Read it all the way through first, before you start sorting, so you get a feel for what people are actually saying rather than what you expected.
Group answers into a few themes. Aim for a small number of plain-language themes, such as feeling less alone, getting out of the house, or a practical problem solved. Most material falls into a handful of groups.
Count how common each theme is, in plain terms. "Most participants mentioned feeling less alone; a few described practical help with housing" is honest and useful. Avoid precise percentages on a small set of quotes, which implies more rigour than the method has.
Choose a few illustrative quotes, one or two per theme, that genuinely represent what the group said rather than the single most dramatic line.

Consent and identifying detail

Only use a quote if the person agreed their words could be used this way. Take out anything that could identify someone, including names, specific places, unusual circumstances, and small details that are obvious to a local reader. In a small program a story can identify a person even with the name removed, so when in doubt, generalise the detail or leave the quote out.

Step 6

Putting numbers and stories together to report

A short report that funders and partners can actually read tends to follow the same shape. Five plain parts cover almost everything.

Part	What goes here
Who you reached	Counts and percentages describing who took part: how many started, who they were, where referrals came from. Your cascade fits here.
What changed	For each measure, the share who improved, stayed stable, or declined, with the paired denominator beside it. Note the stable group on purpose.
What it means	A careful reading: what the change suggests, and the limits, including loss to follow-up and what the design can and cannot rule out.
A story	One or two short, consented quotes or a brief account that shows how change happened for a real person.
What you will do next	What you learned and what you will change. This is what tells a funder the evaluation is being used.
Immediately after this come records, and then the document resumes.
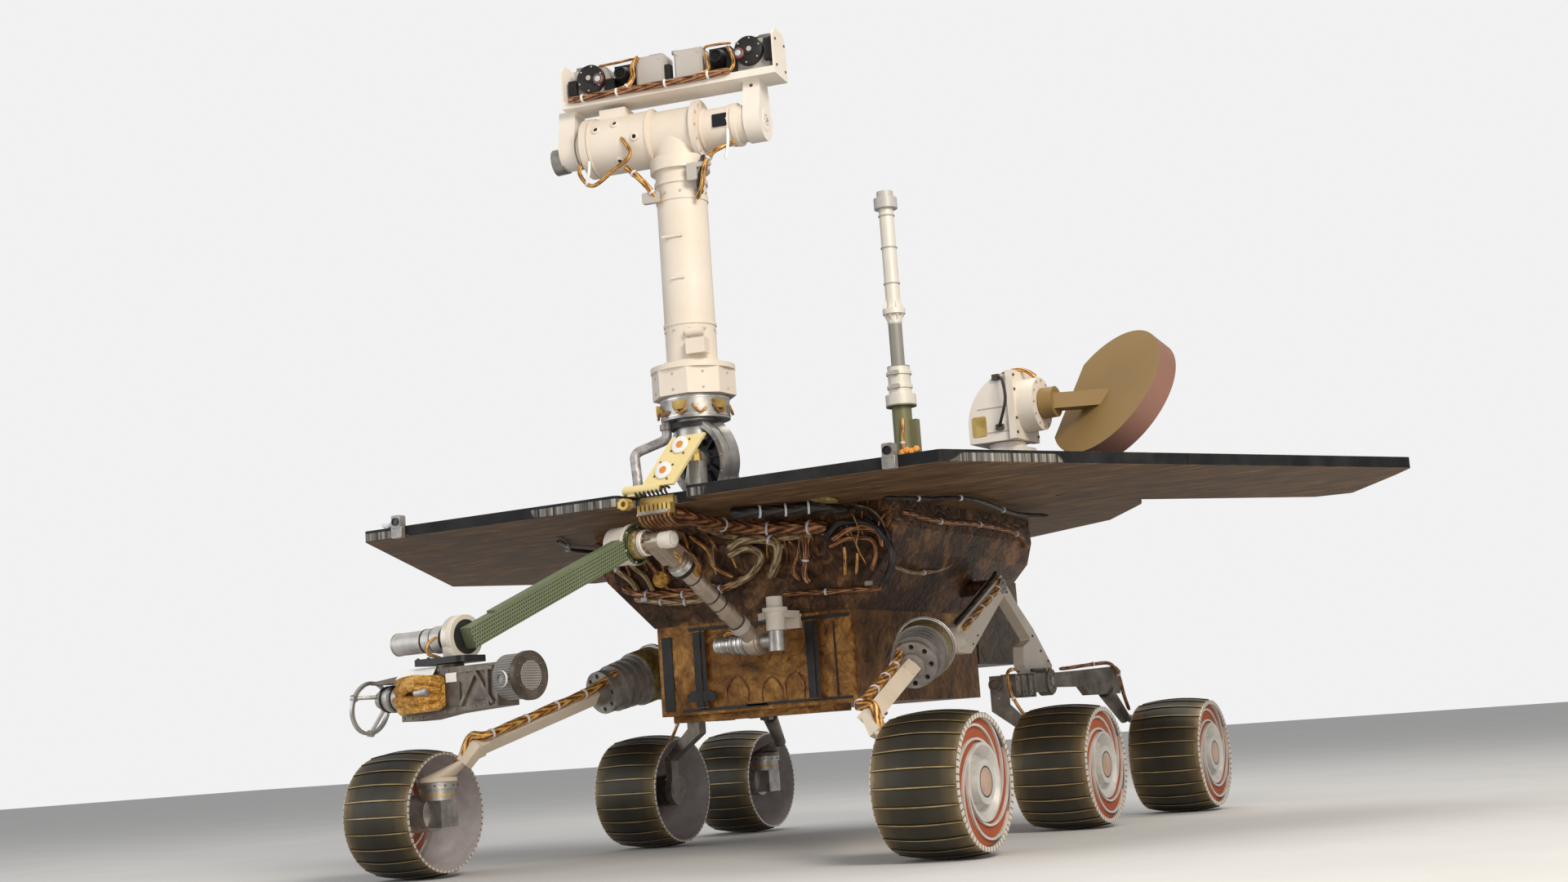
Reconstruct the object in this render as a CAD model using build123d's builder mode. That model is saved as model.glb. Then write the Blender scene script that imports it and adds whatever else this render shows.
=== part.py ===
"""Six-wheeled planetary rover with a camera mast, a flat dish aerial and a folding tool arm.

Millimetres. The front is -Y, port is +X and up is +Z. The ground is z = 0 and the origin
lies on it, below the middle of the rover's whole outline.
"""

import os
from math import asin, atan2, cos, degrees, hypot, pi, radians, sin, sqrt

from build123d import *

os.makedirs("parts", exist_ok=True)

# Wheels
wheel_radius = 125.0
wheel_width = 160.0
rim_radius = 115.0
shell_wall = 4.0
rim_lip = 8.0
cleat_height = 2.0
cleat_width = 2.6
cleat_count = 24
hub_radius = 66.0
hub_back = 50.0
arm_face = 76.0
arm_count = 6
arm_sweep = 150.0
arm_width = 4.0
drum_radius = 37.0
axle_radius = 12.0
running_gap = 0.05
seat_gap = 0.3
joint_gap = 1.0

# Wheelbase, measured from the middle axle, and half tracks
mid_axle_y = 257.7
front_base = 753.0
rear_base = 513.0
front_half_track = 570.0
mid_half_track = 503.0
rear_half_track = 566.0

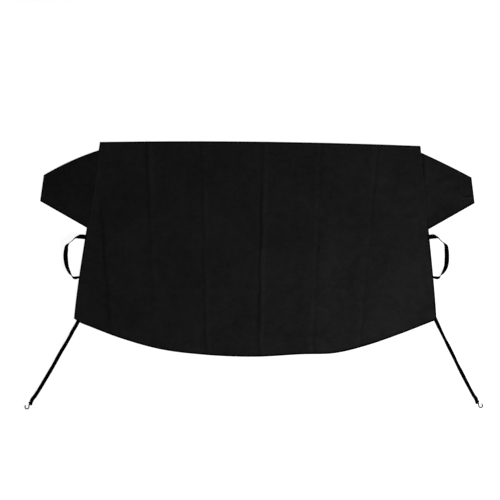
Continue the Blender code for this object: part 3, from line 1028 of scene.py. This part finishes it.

What funders tend to look for

Most funders are looking for reach (that you served the people you said you would), some signal of benefit reported honestly, evidence that you understand your own limitations, and a sense that the findings feed back into the program. A clearly stated limitation reads as competence, not weakness. Overclaiming is what erodes trust.

Match every claim to your design

Keep the strength of your language inside what the design supports. With a single group measured before and after, write that participants improved over the period, not that the program caused the improvement. Causal language belongs with a design that has a comparison. The study design builder states the matching claims and limits for the design you have, which you can lift straight into the report.

Tables and charts

Keep visuals plain. A simple bar chart for the share who improved, stayed stable, or declined, and a cascade chart for reach, communicate more than anything fancier. Avoid false precision: reporting 54.7% on 40 people implies an accuracy you do not have, so round to whole percentages and show the counts. Label every chart with its denominator, the same as the text.

Finally

Tools that help

You can do everything on this page with free tools already named in the toolkit. A spreadsheet (Google Sheets, LibreOffice Calc, or Excel) handles every descriptive here: counts, percentages, a cascade, sorting people into improved, stable, or declined, and the mean and median. No statistics package is needed for a small evaluation. When you are ready to write down what your numbers can support, the study design builder matches your claims to your design and produces a one-page summary with the right strengths and limits, and the methods and study design guide explains the reasoning behind it. If you have not built your measures yet, start from the Evaluation Tool Builder so your intake and follow-up line up cleanly for the paired comparison described above.